> Task statement
Below are records to be output exactly, every one of them.

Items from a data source
--*--
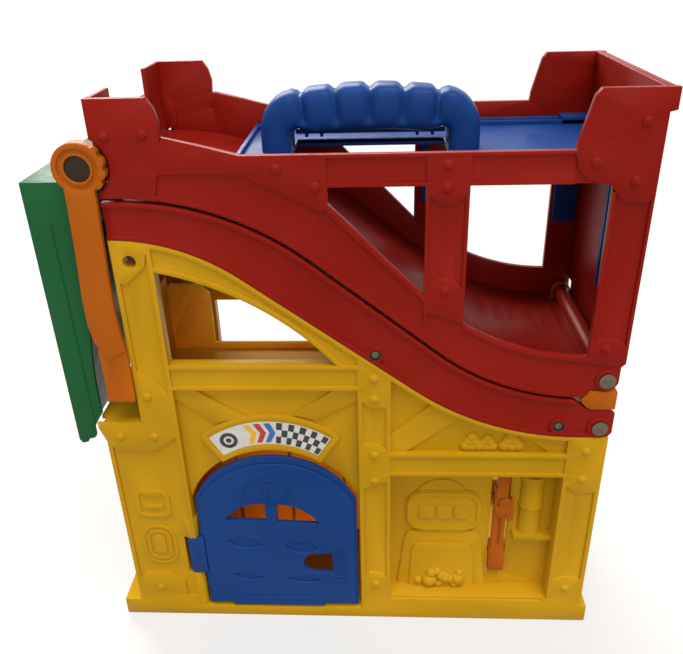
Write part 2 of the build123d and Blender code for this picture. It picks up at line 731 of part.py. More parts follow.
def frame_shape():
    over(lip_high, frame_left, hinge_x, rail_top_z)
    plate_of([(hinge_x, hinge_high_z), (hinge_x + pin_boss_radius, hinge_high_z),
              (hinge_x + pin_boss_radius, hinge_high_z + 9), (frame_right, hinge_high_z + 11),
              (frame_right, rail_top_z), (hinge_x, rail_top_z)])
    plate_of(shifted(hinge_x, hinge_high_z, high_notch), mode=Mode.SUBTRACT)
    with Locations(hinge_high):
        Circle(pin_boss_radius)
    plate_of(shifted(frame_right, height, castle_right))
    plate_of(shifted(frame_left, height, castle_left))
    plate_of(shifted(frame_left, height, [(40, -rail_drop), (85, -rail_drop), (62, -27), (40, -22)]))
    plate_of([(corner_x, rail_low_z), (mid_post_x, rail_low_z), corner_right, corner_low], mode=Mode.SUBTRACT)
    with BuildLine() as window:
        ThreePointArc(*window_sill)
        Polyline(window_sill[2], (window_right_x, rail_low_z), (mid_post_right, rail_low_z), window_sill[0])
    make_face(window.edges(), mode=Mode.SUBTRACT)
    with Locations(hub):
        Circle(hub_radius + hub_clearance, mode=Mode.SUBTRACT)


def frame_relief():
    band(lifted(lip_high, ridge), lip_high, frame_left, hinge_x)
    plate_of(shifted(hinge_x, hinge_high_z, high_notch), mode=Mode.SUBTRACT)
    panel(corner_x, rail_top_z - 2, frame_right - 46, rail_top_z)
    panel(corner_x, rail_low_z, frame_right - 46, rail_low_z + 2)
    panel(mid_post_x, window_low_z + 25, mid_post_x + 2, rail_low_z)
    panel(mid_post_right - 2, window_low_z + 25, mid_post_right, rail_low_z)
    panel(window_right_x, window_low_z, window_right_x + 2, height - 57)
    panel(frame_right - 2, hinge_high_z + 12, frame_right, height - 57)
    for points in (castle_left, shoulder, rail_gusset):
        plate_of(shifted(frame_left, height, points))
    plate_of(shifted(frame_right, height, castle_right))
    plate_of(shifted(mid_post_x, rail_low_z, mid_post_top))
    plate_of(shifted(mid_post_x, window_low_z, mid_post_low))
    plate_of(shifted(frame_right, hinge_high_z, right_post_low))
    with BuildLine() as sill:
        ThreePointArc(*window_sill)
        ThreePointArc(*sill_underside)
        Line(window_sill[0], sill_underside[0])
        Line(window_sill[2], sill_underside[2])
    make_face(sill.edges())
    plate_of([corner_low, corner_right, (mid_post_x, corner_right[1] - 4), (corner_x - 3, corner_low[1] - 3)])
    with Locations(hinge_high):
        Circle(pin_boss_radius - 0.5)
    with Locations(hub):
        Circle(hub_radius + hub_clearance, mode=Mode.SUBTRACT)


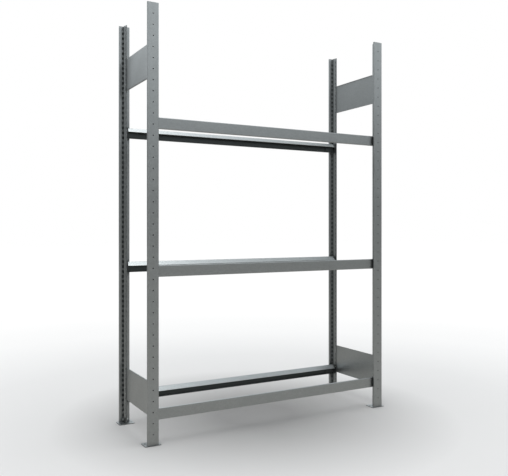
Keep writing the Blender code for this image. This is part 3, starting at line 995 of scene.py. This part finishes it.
--*--
> Exercise output
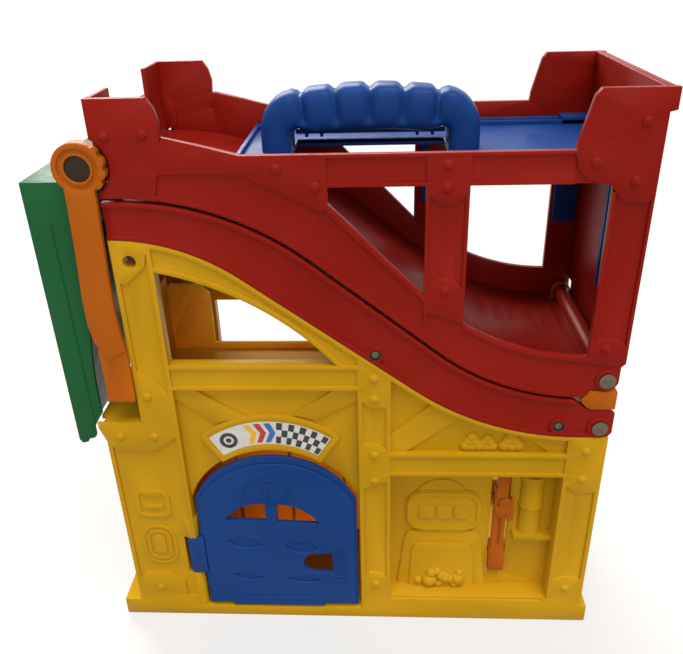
Write part 2 of the build123d and Blender code for this picture. It picks up at line 731 of part.py. More parts follow.
def frame_shape():
    over(lip_high, frame_left, hinge_x, rail_top_z)
    plate_of([(hinge_x, hinge_high_z), (hinge_x + pin_boss_radius, hinge_high_z),
              (hinge_x + pin_boss_radius, hinge_high_z + 9), (frame_right, hinge_high_z + 11),
              (frame_right, rail_top_z), (hinge_x, rail_top_z)])
    plate_of(shifted(hinge_x, hinge_high_z, high_notch), mode=Mode.SUBTRACT)
    with Locations(hinge_high):
        Circle(pin_boss_radius)
    plate_of(shifted(frame_right, height, castle_right))
    plate_of(shifted(frame_left, height, castle_left))
    plate_of(shifted(frame_left, height, [(40, -rail_drop), (85, -rail_drop), (62, -27), (40, -22)]))
    plate_of([(corner_x, rail_low_z), (mid_post_x, rail_low_z), corner_right, corner_low], mode=Mode.SUBTRACT)
    with BuildLine() as window:
        ThreePointArc(*window_sill)
        Polyline(window_sill[2], (window_right_x, rail_low_z), (mid_post_right, rail_low_z), window_sill[0])
    make_face(window.edges(), mode=Mode.SUBTRACT)
    with Locations(hub):
        Circle(hub_radius + hub_clearance, mode=Mode.SUBTRACT)


def frame_relief():
    band(lifted(lip_high, ridge), lip_high, frame_left, hinge_x)
    plate_of(shifted(hinge_x, hinge_high_z, high_notch), mode=Mode.SUBTRACT)
    panel(corner_x, rail_top_z - 2, frame_right - 46, rail_top_z)
    panel(corner_x, rail_low_z, frame_right - 46, rail_low_z + 2)
    panel(mid_post_x, window_low_z + 25, mid_post_x + 2, rail_low_z)
    panel(mid_post_right - 2, window_low_z + 25, mid_post_right, rail_low_z)
    panel(window_right_x, window_low_z, window_right_x + 2, height - 57)
    panel(frame_right - 2, hinge_high_z + 12, frame_right, height - 57)
    for points in (castle_left, shoulder, rail_gusset):
        plate_of(shifted(frame_left, height, points))
    plate_of(shifted(frame_right, height, castle_right))
    plate_of(shifted(mid_post_x, rail_low_z, mid_post_top))
    plate_of(shifted(mid_post_x, window_low_z, mid_post_low))
    plate_of(shifted(frame_right, hinge_high_z, right_post_low))
    with BuildLine() as sill:
        ThreePointArc(*window_sill)
        ThreePointArc(*sill_underside)
        Line(window_sill[0], sill_underside[0])
        Line(window_sill[2], sill_underside[2])
    make_face(sill.edges())
    plate_of([corner_low, corner_right, (mid_post_x, corner_right[1] - 4), (corner_x - 3, corner_low[1] - 3)])
    with Locations(hinge_high):
        Circle(pin_boss_radius - 0.5)
    with Locations(hub):
        Circle(hub_radius + hub_clearance, mode=Mode.SUBTRACT)


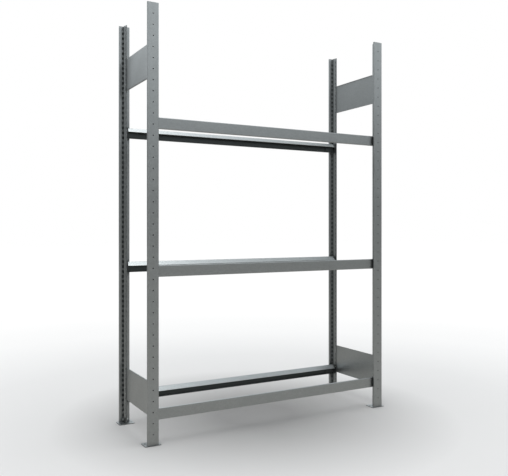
Keep writing the Blender code for this image. This is part 3, starting at line 995 of scene.py. This part finishes it.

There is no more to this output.